WHAT YOU HAVE TO DO:
Pull out from the material below all lines with "slide".

RECORDED INFORMATION:
==*==

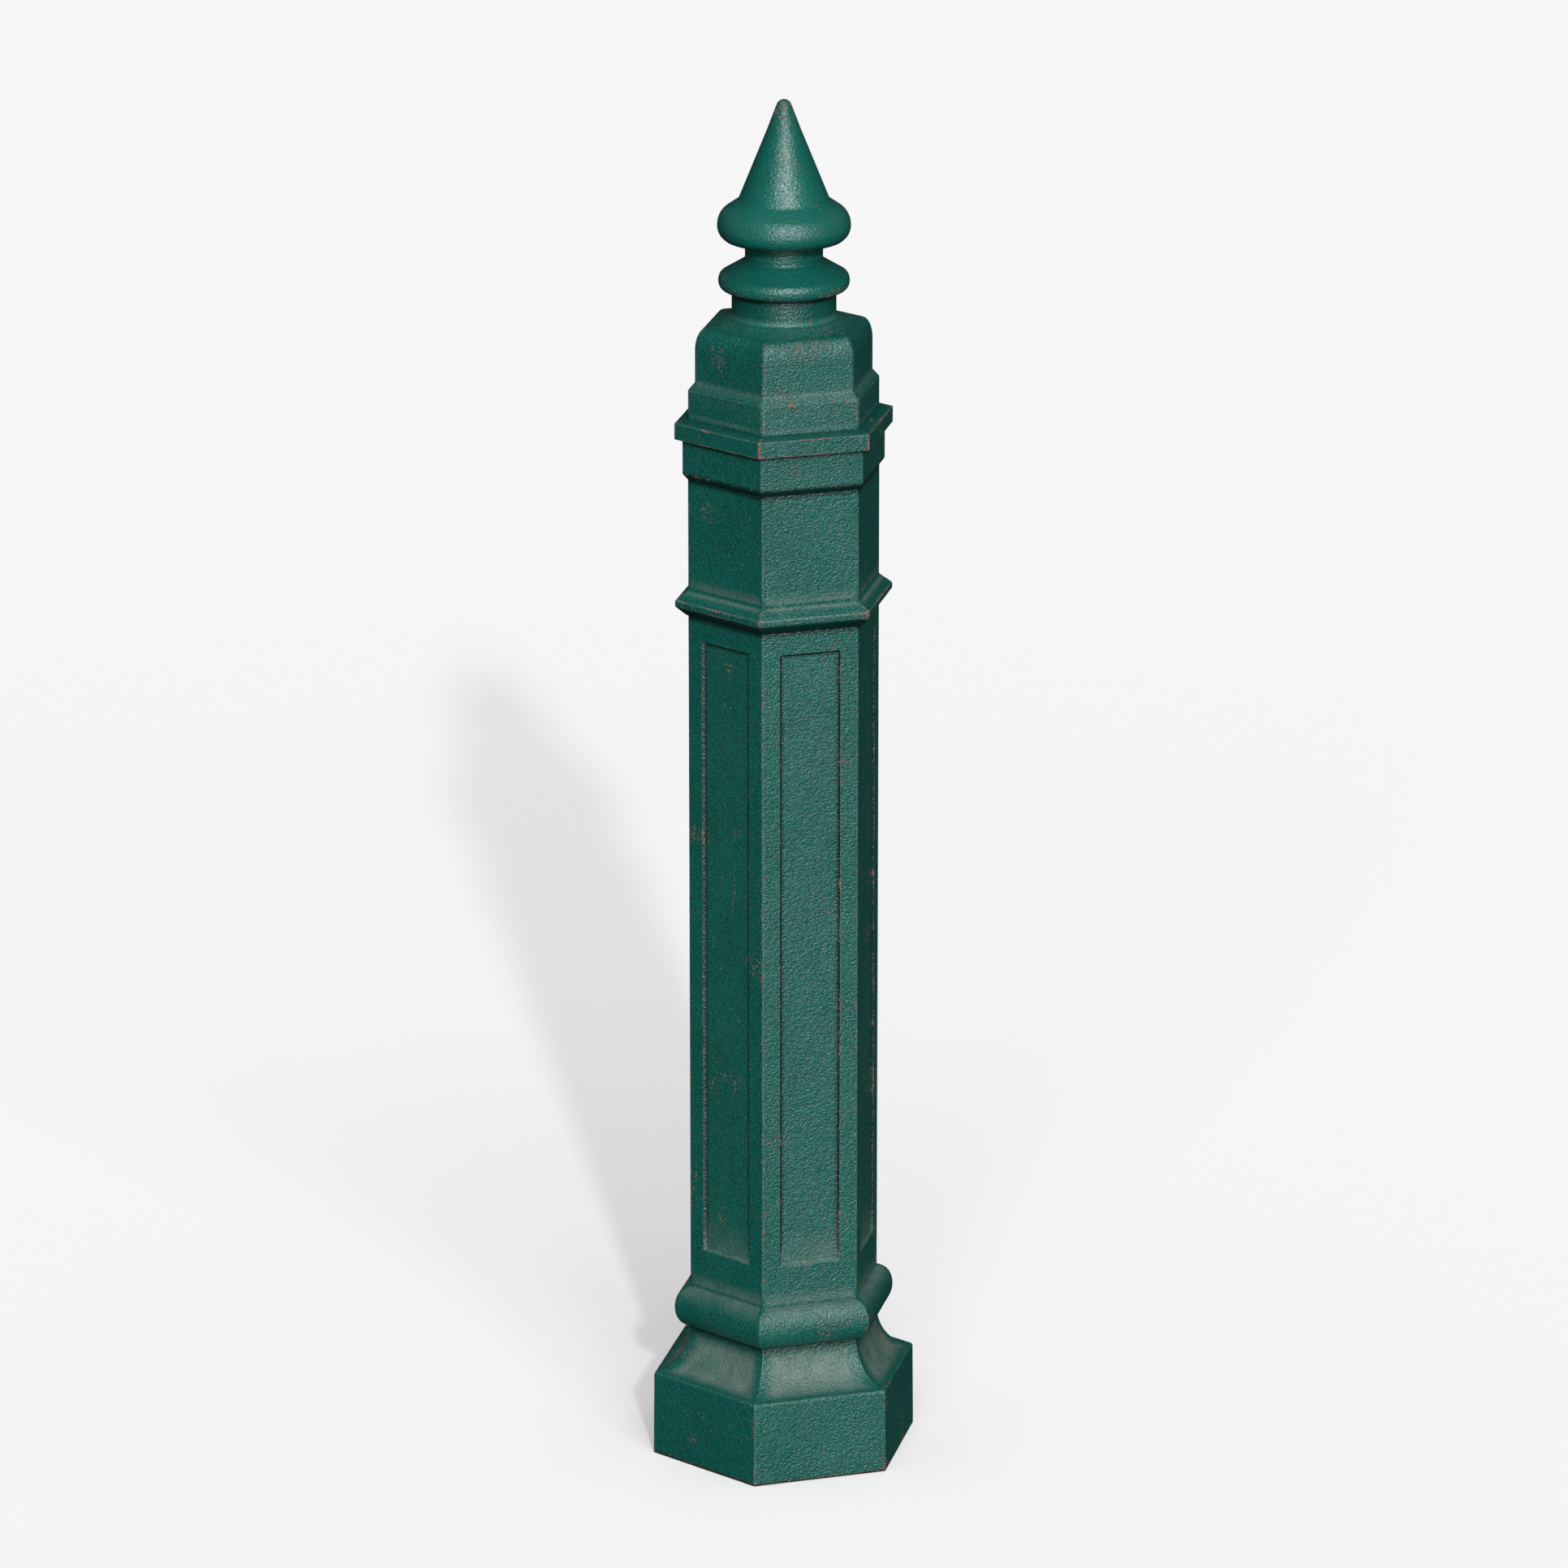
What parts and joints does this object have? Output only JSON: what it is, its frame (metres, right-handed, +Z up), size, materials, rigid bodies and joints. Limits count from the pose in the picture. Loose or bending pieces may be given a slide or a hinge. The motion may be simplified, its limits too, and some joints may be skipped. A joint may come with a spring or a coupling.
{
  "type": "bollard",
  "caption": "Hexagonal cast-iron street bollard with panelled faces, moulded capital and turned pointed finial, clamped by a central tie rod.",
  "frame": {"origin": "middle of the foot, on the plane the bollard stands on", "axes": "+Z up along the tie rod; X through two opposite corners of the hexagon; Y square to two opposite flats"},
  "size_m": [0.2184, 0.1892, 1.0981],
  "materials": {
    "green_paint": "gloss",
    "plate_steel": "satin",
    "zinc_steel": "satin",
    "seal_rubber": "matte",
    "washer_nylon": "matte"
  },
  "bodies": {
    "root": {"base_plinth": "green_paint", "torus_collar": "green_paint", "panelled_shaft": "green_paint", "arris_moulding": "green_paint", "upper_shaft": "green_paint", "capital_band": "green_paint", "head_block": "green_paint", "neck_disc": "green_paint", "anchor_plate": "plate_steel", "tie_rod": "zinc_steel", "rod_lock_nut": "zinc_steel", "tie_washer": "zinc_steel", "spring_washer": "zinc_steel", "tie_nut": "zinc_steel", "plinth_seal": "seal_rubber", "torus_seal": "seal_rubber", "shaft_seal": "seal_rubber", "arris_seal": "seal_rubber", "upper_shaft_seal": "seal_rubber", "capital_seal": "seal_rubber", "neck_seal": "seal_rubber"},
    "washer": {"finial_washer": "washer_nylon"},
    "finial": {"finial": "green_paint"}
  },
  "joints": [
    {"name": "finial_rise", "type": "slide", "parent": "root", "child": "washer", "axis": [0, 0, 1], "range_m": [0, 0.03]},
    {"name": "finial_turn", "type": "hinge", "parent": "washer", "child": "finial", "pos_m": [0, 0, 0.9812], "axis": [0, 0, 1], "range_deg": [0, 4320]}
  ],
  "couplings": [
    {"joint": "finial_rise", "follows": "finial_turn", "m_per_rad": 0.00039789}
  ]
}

==*==

FINISHED ANSWER:
What parts and joints does this object have? Output only JSON: what it is, its frame (metres, right-handed, +Z up), size, materials, rigid bodies and joints. Limits count from the pose in the picture. Loose or bending pieces may be given a slide or a hinge. The motion may be simplified, its limits too, and some joints may be skipped. A joint may come with a spring or a coupling.
    {"name": "finial_rise", "type": "slide", "parent": "root", "child": "washer", "axis": [0, 0, 1], "range_m": [0, 0.03]},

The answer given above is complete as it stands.